### Written exercise
Every record below should be printed exactly as it appears.
Start Information shown
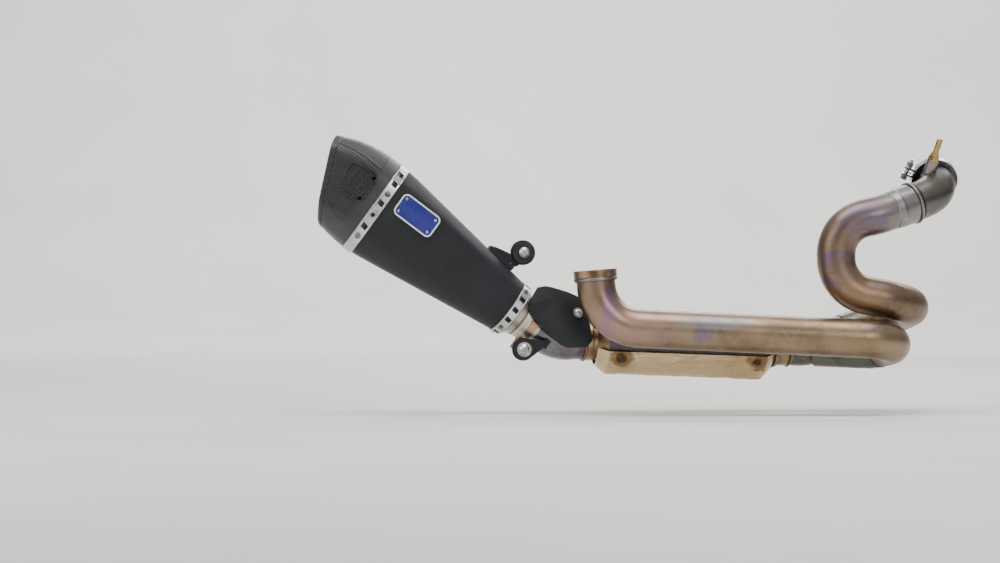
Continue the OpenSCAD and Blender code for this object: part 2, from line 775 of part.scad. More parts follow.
side_face = section_r(90, 1);
module rear_band_rivets() {
    color("#c4c4c4") in_silencer() for (side = [0, 180], x = rivet_at)
        translate([0, 0, band_mid(x, side)]) rotate([0, 0, side]) translate([x, -band_face(x) - 2.05, 0])
            rotate([90, 0, 0]) rivet();
}

front_band_z = -16;
module front_band() {
    color("#d0d0d0") in_silencer() difference() {
        sleeve_wall(front_band_z, front_band_z + 15, 0.35, 1.7);
        for (a = [-76, -28, -4, 22, 70, 94, 112, 152, 174, 198, 222, 243])
            rotate([0, 0, a]) translate([0, 0, front_band_z + 7.5]) band_window(8);
    }
}

front_rivet_angles = [-52, 46, 132, 263];
module front_band_rivets() {
    color("#c4c4c4") in_silencer() for (a = front_rivet_angles)
        rotate([0, 0, a]) translate([0, -section_r(a - 90, blend_at(front_band_z + 7.5)) - 2.5, front_band_z + 7.5])
            rotate([90, 0, 0]) scale(0.8) rivet();
}

badge_z = 198;
badge_u = 22;
module in_badge() {
    in_silencer() translate([badge_u, -half_w + 1.9, badge_z]) rotate([90, 0, 0])
        rotate([3.4, 0, 0]) children();
}

// a plain rounded plate without any mark
module badge_plate() {
    color("#24347c") in_badge() linear_extrude(1.5) hull() {
        for (x = [-10, 10], y = [-26, 26]) translate([x, y]) circle(8);
    }
}

module badge_rivets() {
    color("#c4c4c4") in_badge() for (p = [[-11, 27], [11, 27], [-11, -27], [11, -27]])
        translate([p[0], p[1], 1.55]) cylinder(h = 0.8, r1 = 2.4, r2 = 1.8);
}

// ---- silencer hanger ----

bush_up = 80;
bush_z = 26;
module in_bush() {
    in_silencer() translate([bush_up, 0, bush_z]) rotate([90, 0, 0]) children();
}

module hanger_bracket() {
    foot_z = 26;
    color("#1f2022") in_silencer() difference() {
        union() {
            translate([bush_up, 2, bush_z]) rotate([90, 0, 0]) linear_extrude(4) {
                circle(19);
                hull() {
                    translate([-18, 2]) circle(8);
                    translate([-20, 14]) circle(6);
                    translate([-20, 40]) circle(2);
                    translate([-27, 40]) circle(2);
                }
            }
            translate([46, -10, foot_z]) rotate([0, 7.7, 0]) cube([7, 20, 48]);
        }
        translate([bush_up, 0, bush_z]) rotate([90, 0, 0]) cylinder(h = 40, r = 14.1, center = true);
        solid_loft([section_ring(0, 0.3), section_ring(120, 0.3), section_ring(130, 0.3)]);
    }
}

module hanger_bracket_rivets() {
    color("#9a9ca0") in_silencer() for (z = [33, 66], y = [-7, 7])
        translate([53.2 + (z - 26) * tan(7.7), y, z]) rotate([0, 97.7, 0]) cylinder(h = 1.4, r1 = 2.2, r2 = 1.6);
}

module hanger_rubber() {
    color("#141414") in_bush() difference() {
        union() {
            translate([0, 0, -8]) cylinder(h = 16, r = 14);
            translate([0, 0, 2.3]) cylinder(h = 6, r = 17);
            translate([0, 0, -8.3]) cylinder(h = 6, r = 17);
        }
        translate([0, 0, -20]) cylinder(h = 40, r = 6.3);
    }
}

module hanger_sleeve() {
    color("#a9abad") in_bush() translate([0, 0, -9]) ring(hanger_bore / 2, 6.25, 18);
}

module hanger_bolt() {
    color("#d0d2d4") in_bush() translate([0, 0, 9.1]) button_screw(8, 18.6, 7.5, 15.4);
}

// ---- end cap and outlet ----

module cap_outline() {
    hull() {
        translate([38, 31]) circle(6);
        translate([34, 64]) circle(6);
        translate([2, 31]) circle(6);
        translate([2, 58]) circle(6);
    }
}

// the outer side of the cap: +X up, +Y rearwards, +Z outwards
module in_cap_side() {
    in_silencer() translate([-10, -half_w - 1, cap_z + 5]) rotate([90, 0, 0]) rotate([-6.9, 0, 0]) children();
}

cap_stations = [0, 0.17, 1 / 3, 0.5, 2 / 3, 0.84, 1];
module end_cap() {
    color("#4a4b4a") difference() {
        in_silencer() difference() {
            skin(concat([for (t = cap_stations) cap_ring(t, cap_swell(t))],
                        [for (k = [1 : len(cap_stations)]) let (t = cap_stations[len(cap_stations) - k])
                            cap_ring(t, cap_swell(t) - cap_wall)]));
            translate([0, 0, cap_z - 1]) cylinder(h = 10, r = core_d / 2 + 2);
        }
        in_cap_side() linear_extrude(12) cap_outline();
    }
}

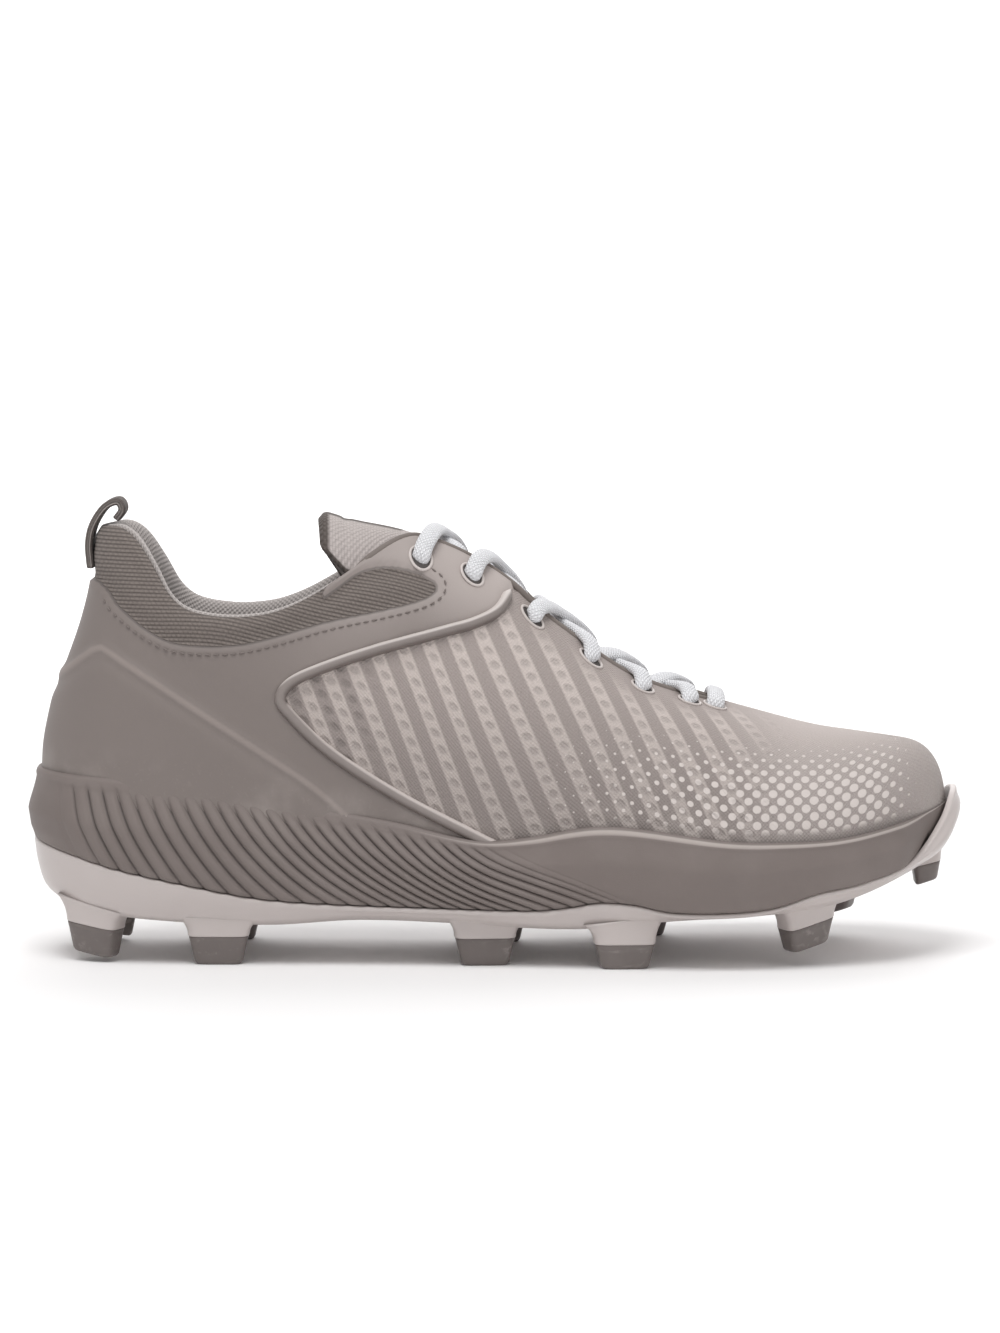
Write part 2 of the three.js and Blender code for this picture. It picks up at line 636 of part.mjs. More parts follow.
End Information shown
### Answer to this task
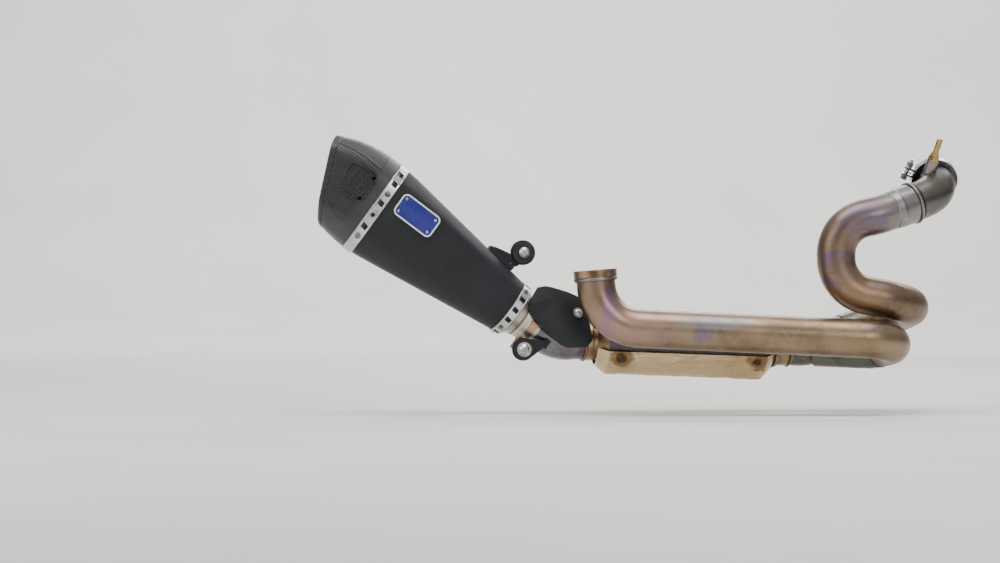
Continue the OpenSCAD and Blender code for this object: part 2, from line 775 of part.scad. More parts follow.
side_face = section_r(90, 1);
module rear_band_rivets() {
    color("#c4c4c4") in_silencer() for (side = [0, 180], x = rivet_at)
        translate([0, 0, band_mid(x, side)]) rotate([0, 0, side]) translate([x, -band_face(x) - 2.05, 0])
            rotate([90, 0, 0]) rivet();
}

front_band_z = -16;
module front_band() {
    color("#d0d0d0") in_silencer() difference() {
        sleeve_wall(front_band_z, front_band_z + 15, 0.35, 1.7);
        for (a = [-76, -28, -4, 22, 70, 94, 112, 152, 174, 198, 222, 243])
            rotate([0, 0, a]) translate([0, 0, front_band_z + 7.5]) band_window(8);
    }
}

front_rivet_angles = [-52, 46, 132, 263];
module front_band_rivets() {
    color("#c4c4c4") in_silencer() for (a = front_rivet_angles)
        rotate([0, 0, a]) translate([0, -section_r(a - 90, blend_at(front_band_z + 7.5)) - 2.5, front_band_z + 7.5])
            rotate([90, 0, 0]) scale(0.8) rivet();
}

badge_z = 198;
badge_u = 22;
module in_badge() {
    in_silencer() translate([badge_u, -half_w + 1.9, badge_z]) rotate([90, 0, 0])
        rotate([3.4, 0, 0]) children();
}

// a plain rounded plate without any mark
module badge_plate() {
    color("#24347c") in_badge() linear_extrude(1.5) hull() {
        for (x = [-10, 10], y = [-26, 26]) translate([x, y]) circle(8);
    }
}

module badge_rivets() {
    color("#c4c4c4") in_badge() for (p = [[-11, 27], [11, 27], [-11, -27], [11, -27]])
        translate([p[0], p[1], 1.55]) cylinder(h = 0.8, r1 = 2.4, r2 = 1.8);
}

// ---- silencer hanger ----

bush_up = 80;
bush_z = 26;
module in_bush() {
    in_silencer() translate([bush_up, 0, bush_z]) rotate([90, 0, 0]) children();
}

module hanger_bracket() {
    foot_z = 26;
    color("#1f2022") in_silencer() difference() {
        union() {
            translate([bush_up, 2, bush_z]) rotate([90, 0, 0]) linear_extrude(4) {
                circle(19);
                hull() {
                    translate([-18, 2]) circle(8);
                    translate([-20, 14]) circle(6);
                    translate([-20, 40]) circle(2);
                    translate([-27, 40]) circle(2);
                }
            }
            translate([46, -10, foot_z]) rotate([0, 7.7, 0]) cube([7, 20, 48]);
        }
        translate([bush_up, 0, bush_z]) rotate([90, 0, 0]) cylinder(h = 40, r = 14.1, center = true);
        solid_loft([section_ring(0, 0.3), section_ring(120, 0.3), section_ring(130, 0.3)]);
    }
}

module hanger_bracket_rivets() {
    color("#9a9ca0") in_silencer() for (z = [33, 66], y = [-7, 7])
        translate([53.2 + (z - 26) * tan(7.7), y, z]) rotate([0, 97.7, 0]) cylinder(h = 1.4, r1 = 2.2, r2 = 1.6);
}

module hanger_rubber() {
    color("#141414") in_bush() difference() {
        union() {
            translate([0, 0, -8]) cylinder(h = 16, r = 14);
            translate([0, 0, 2.3]) cylinder(h = 6, r = 17);
            translate([0, 0, -8.3]) cylinder(h = 6, r = 17);
        }
        translate([0, 0, -20]) cylinder(h = 40, r = 6.3);
    }
}

module hanger_sleeve() {
    color("#a9abad") in_bush() translate([0, 0, -9]) ring(hanger_bore / 2, 6.25, 18);
}

module hanger_bolt() {
    color("#d0d2d4") in_bush() translate([0, 0, 9.1]) button_screw(8, 18.6, 7.5, 15.4);
}

// ---- end cap and outlet ----

module cap_outline() {
    hull() {
        translate([38, 31]) circle(6);
        translate([34, 64]) circle(6);
        translate([2, 31]) circle(6);
        translate([2, 58]) circle(6);
    }
}

// the outer side of the cap: +X up, +Y rearwards, +Z outwards
module in_cap_side() {
    in_silencer() translate([-10, -half_w - 1, cap_z + 5]) rotate([90, 0, 0]) rotate([-6.9, 0, 0]) children();
}

cap_stations = [0, 0.17, 1 / 3, 0.5, 2 / 3, 0.84, 1];
module end_cap() {
    color("#4a4b4a") difference() {
        in_silencer() difference() {
            skin(concat([for (t = cap_stations) cap_ring(t, cap_swell(t))],
                        [for (k = [1 : len(cap_stations)]) let (t = cap_stations[len(cap_stations) - k])
                            cap_ring(t, cap_swell(t) - cap_wall)]));
            translate([0, 0, cap_z - 1]) cylinder(h = 10, r = core_d / 2 + 2);
        }
        in_cap_side() linear_extrude(12) cap_outline();
    }
}

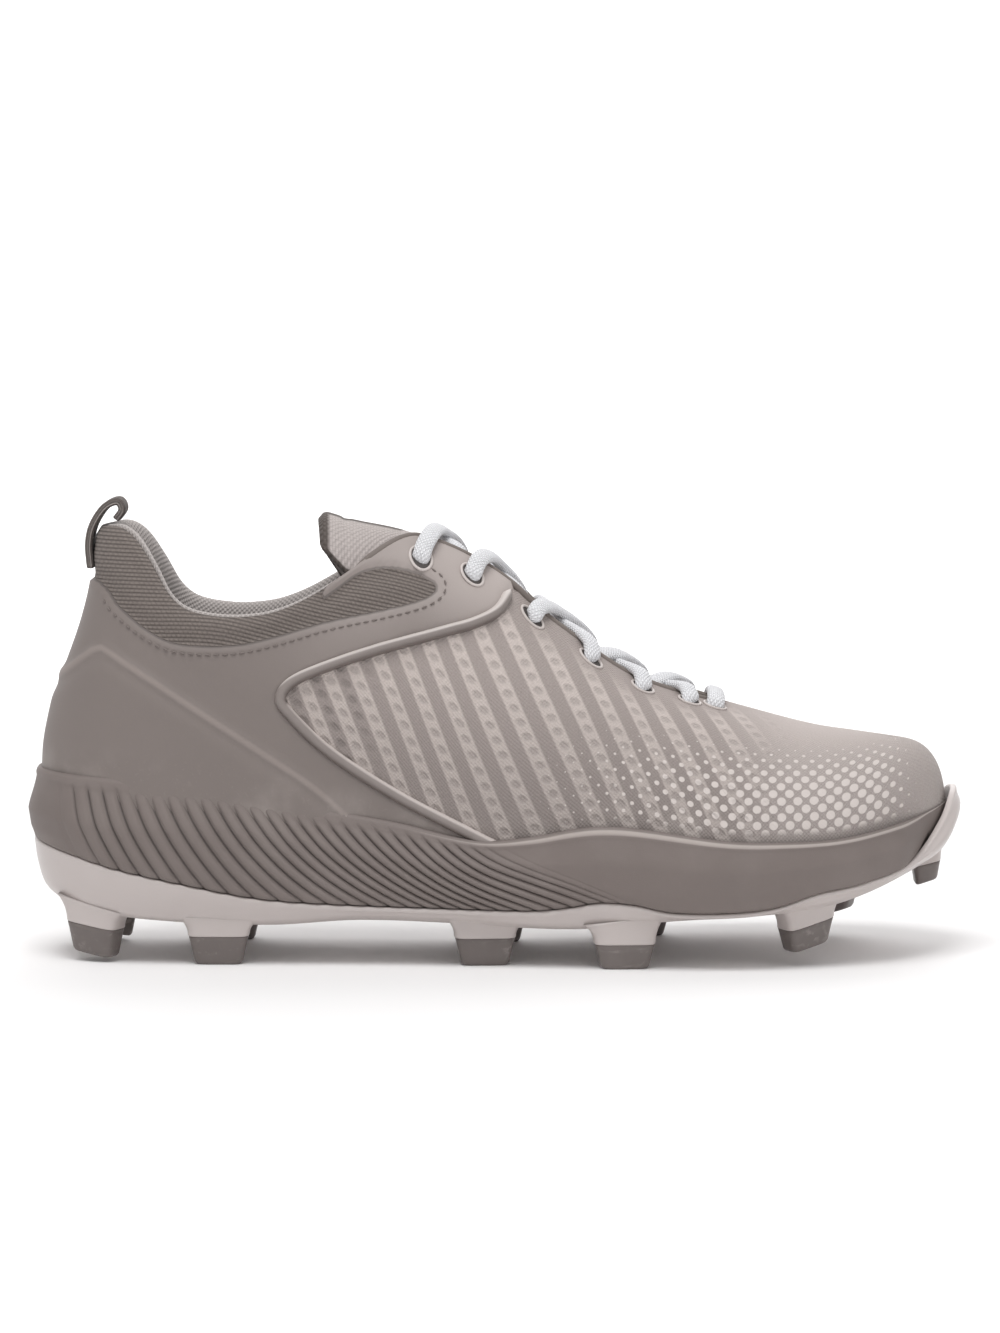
Write part 2 of the three.js and Blender code for this picture. It picks up at line 636 of part.mjs. More parts follow.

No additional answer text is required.